In a statement issued, the World Bank Group said the 100 countries it has supported so far are home to 70% of the world’s population.
World Bank Group supports 100 countries in response to COVID-19
The World Bank Group has announced that it has offered support to 100 developing countries to help fight the COVID-19 pandemic.
Since March 2020, the World Bank has given several supports to help countries protect the poor and vulnerable, reinforce health systems, maintain the private sector, and bolster economic recovery.
This is the largest and fastest crisis response in the Bank Group’s history.
World Bank Group President David Malpass said: “The pandemic and shutdown of advanced economies could push as many as 60 million people into extreme poverty – erasing much of the recent progress made in poverty alleviation.”
“The World Bank Group has moved quickly and decisively to establish emergency response operations in 100 countries, with mechanisms that allow other donors to rapidly expand the programs. To return to growth, our goal must be rapid, flexible responses to tackle the health emergency, provide cash and other expandable support to protect the poor, maintain the private sector, and strengthen economic resilience and recovery,” he added.
The breakdown of the benefitting countries shows that 39 are in Sub-Saharan Africa.
About one-third of the total supports are in fragile and conflict-affected situations, such as Afghanistan, Chad, Haiti, and Niger.
The support which is the form of grants, loans, and equity investments “will be supplemented by the suspension of bilateral debt service, as endorsed by the Bank’s governors.

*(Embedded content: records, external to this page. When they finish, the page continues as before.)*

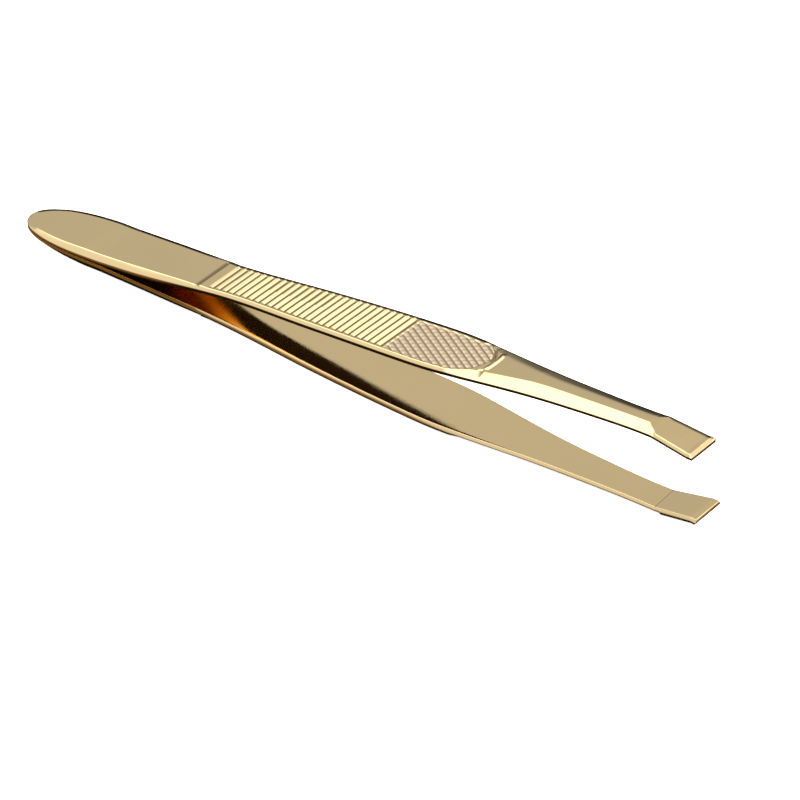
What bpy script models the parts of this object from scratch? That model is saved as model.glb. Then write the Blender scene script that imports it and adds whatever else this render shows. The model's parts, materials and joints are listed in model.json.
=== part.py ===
"""Tweezers: two bowed arms of sprung steel strip, mirror images, spot-welded face to face.

Run with:  blender --background --python part.py

Each arm is one stamping: a rounded tail, a springy flexure, a ribbed grip, a faceted neck and a
flared paddle tip that is folded inward. The arms touch only at the tail, where two weld nuggets
hold them, and they bow apart from there. Squeezing the grip bends both flexures and closes the
tips. An arm is built as a tail and a blade, divided at the middle of its flexure, so that the
blade can turn as one rigid piece.

Arm coordinates: x from the tail's end to the tip, y across the strip, z out from the plane
midway between the arms. In the finished part +X runs from tail to tips and +Z is up, and the
tweezers lie on their lower arm: on the tail and on the belly of the grip.
"""

import bisect
import math

import bmesh
import bpy
from mathutils import Matrix, Vector

# Driving dimensions, in metres.
LENGTH = 0.0940
GRIP_HALF_WIDTH = 0.00385
GAP = 0.0003  # left between pieces that touch on the real tweezers
INNER_INSET = 0.00015  # the inner face's edges are eased back a little
FLEXURE_X = 0.023  # where the arm's bending is gathered into one hinge
WELD_XS = {"rear": 0.0062, "front": 0.0107}
NUGGET_RADIUS = 0.0012

# The rounded tail: a superellipse from the end to the widest point.
TAIL_WIDEST_X = 0.0100
TAIL_HALF_WIDTH = 0.00357
TAIL_FULLNESS = 2.3
TAIL_STEPS = 12
TAIL_FIRST_ANGLE = math.radians(3)

# Ribs across the grip: a flat crest and a V groove, repeated. The hatched pad beyond them ends
# at a groove and a raised lip.
BAND_STEP_X = 0.0262  # a low step up, where the plain band before the ribs begins
BAND_STEP_DEPTH = 0.00006
RIBS_START = 0.0274
RIB_PITCH = 0.00093
RIB_COUNT = 27
RIB_CREST_SHARE = 0.5
RIB_DEPTH = 0.00014
LIP_X = 0.0653
LIP_LENGTH = 0.0008
LIP_HEIGHT = 0.00010
LIP_GROOVE = 0.0004

# The neck's flat top narrows to a ridge, which opens into the paddle's flat face across the
# fold. Skew is the x gained per unit of y by the strip's sections.
RIDGE_X = 0.0869
FOLD_X = 0.0880
FOLD_SKEW = -0.10
SKEW_START = 0.0840
PADDLE_FACE_X = 0.0889
PADDLE_EDGE_INSET = 0.00055
PADDLE_RISE = 0.00038
TIP_SKEW = -0.05

# The last stretch of the inner face is a ground land that lies flat on the other when closed.
LAND_LENGTH = 0.0008
LAND_HEIGHT = 0.00365

# Half-width of the strip from the tail's widest point to the tip.
OUTLINE = [
    (TAIL_WIDEST_X, TAIL_HALF_WIDTH),
    (0.0180, 0.00346),
    (0.0300, 0.00302),
    (0.0420, 0.00353),
    (0.0545, GRIP_HALF_WIDTH),
    (0.0600, 0.00376),
    (0.0713, 0.00262),
    (0.0780, 0.00220),
    (0.0860, 0.00197),
    (LENGTH, 0.00230),
]

# Height of the arm's inner face above the mid-plane: flat on the weld, bowed beyond it, and
# folded inward at the paddle.
INNER_FACE = [
    (0.0, GAP / 2),
    (0.0125, GAP / 2),
    (0.0180, 0.00038),
    (0.0240, 0.00087),
    (0.0300, 0.00144),
    (0.0360, 0.00190),
    (0.0480, 0.00268),
    (0.0600, 0.00332),
    (0.0720, 0.00388),
    (0.0850, 0.00430),
    (FOLD_X, 0.00436),
    (LENGTH - LAND_LENGTH, LAND_HEIGHT),
    (LENGTH, LAND_HEIGHT + LAND_LENGTH * LAND_HEIGHT / (LENGTH - FLEXURE_X)),
]

# Height of the strip's widest line above its inner face.
EDGE_HEIGHT = [
    (0.0, 0.00008),
    (0.0035, 0.00015),
    (TAIL_WIDEST_X, 0.00026),
    (0.0190, 0.00045),
    (0.0590, 0.00050),
    (FOLD_X, 0.00048),
    (LENGTH, 0.00042),
]

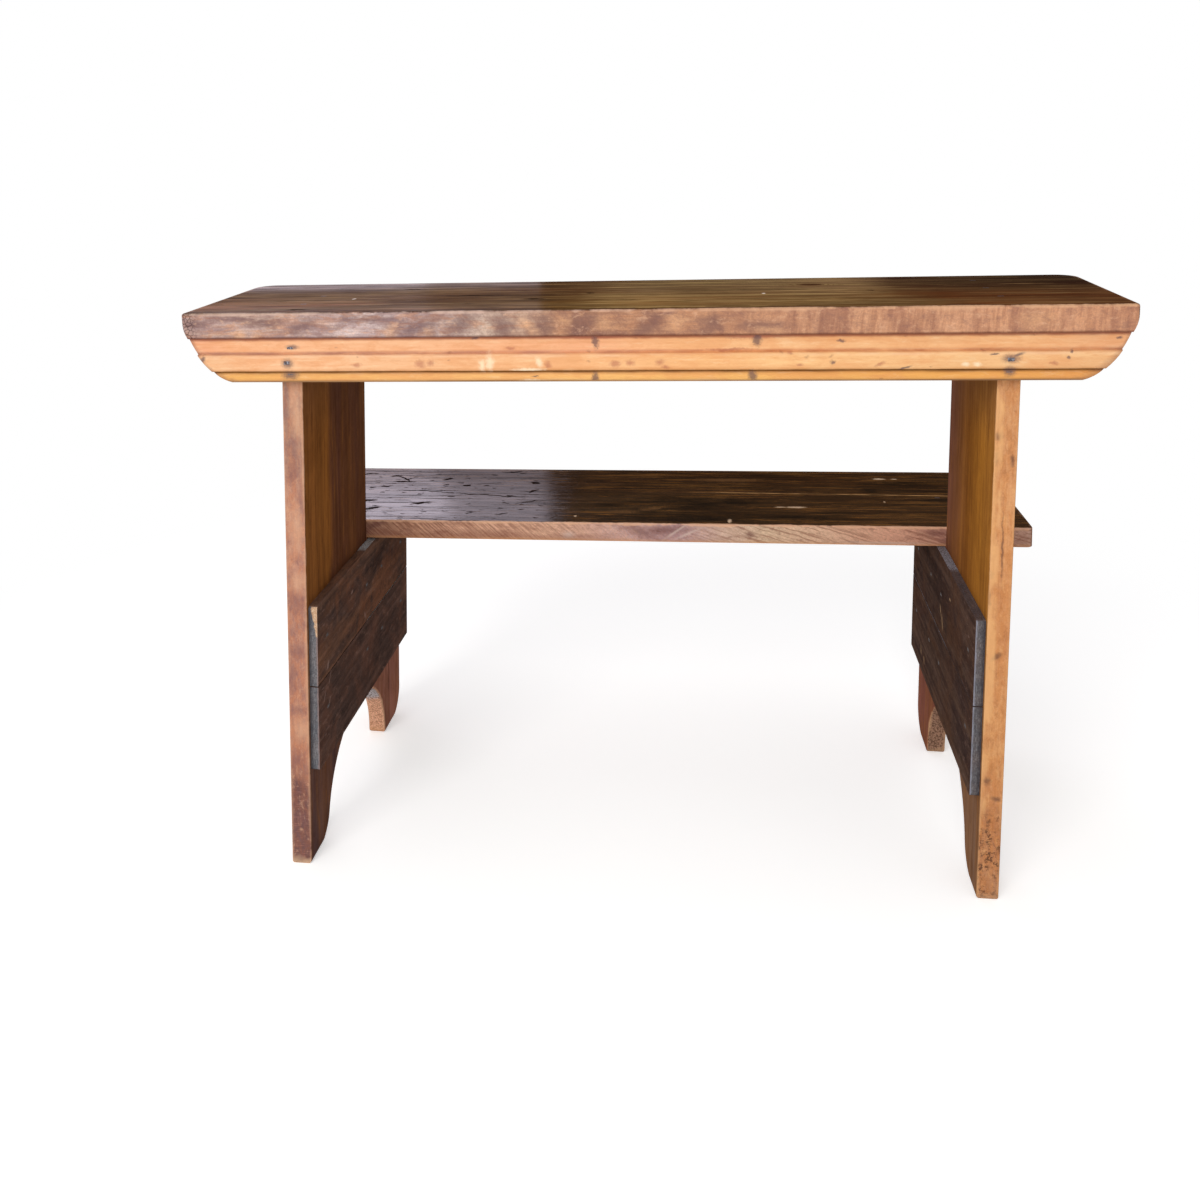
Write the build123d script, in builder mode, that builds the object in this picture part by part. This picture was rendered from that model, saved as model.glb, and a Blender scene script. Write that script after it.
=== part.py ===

IDA-eligible countries that request forbearance on their official bilateral debt payments will have more financial resources to respond to the COVID-19 pandemic and fund critical, lifesaving emergency responses.”
“The bilateral debt-service suspension being offered will free up crucial resources for IDA countries to fund emergency responses to COVID-19,” said Malpass. “Nations should move quickly to substantially increase the transparency of all their governments’ financial commitments. This will increase the confidence in the investment climate and encourage more beneficial debt and investment in the future.”
The Bank Group’s operations in 100 countries are to save lives, protect livelihoods, build resilience, and boost recovery by:
“Strengthening health systems, monitoring, and prevention, particularly in low-income countries and in fragile and conflict-affected situations. The Bank Group’s health response addresses emergency containment and mitigation needs for COVID-19, including strengthening countries’ health systems to treat severe cases and save lives. Establishing and supporting efforts in fragile and conflict-affected situations is a priority, given the rapidly growing number of cases in some of these countries.”
Already some disbursements are underway. Senegal to receive $20 million and $35 million to Ghana, “which includes funding to strengthen disease surveillance systems, public health laboratories, and epidemiological capacity for early detection. A $20 million IDA grant was approved for Haiti that aims to enhance testing, minimize spread through contact tracing of confirmed cases, and provide laboratory and protective equipment for health care staff.”
The Bank Group is also helping countries access critically needed supplies and equipment, for example, by identifying interested suppliers and negotiating prices and conditions.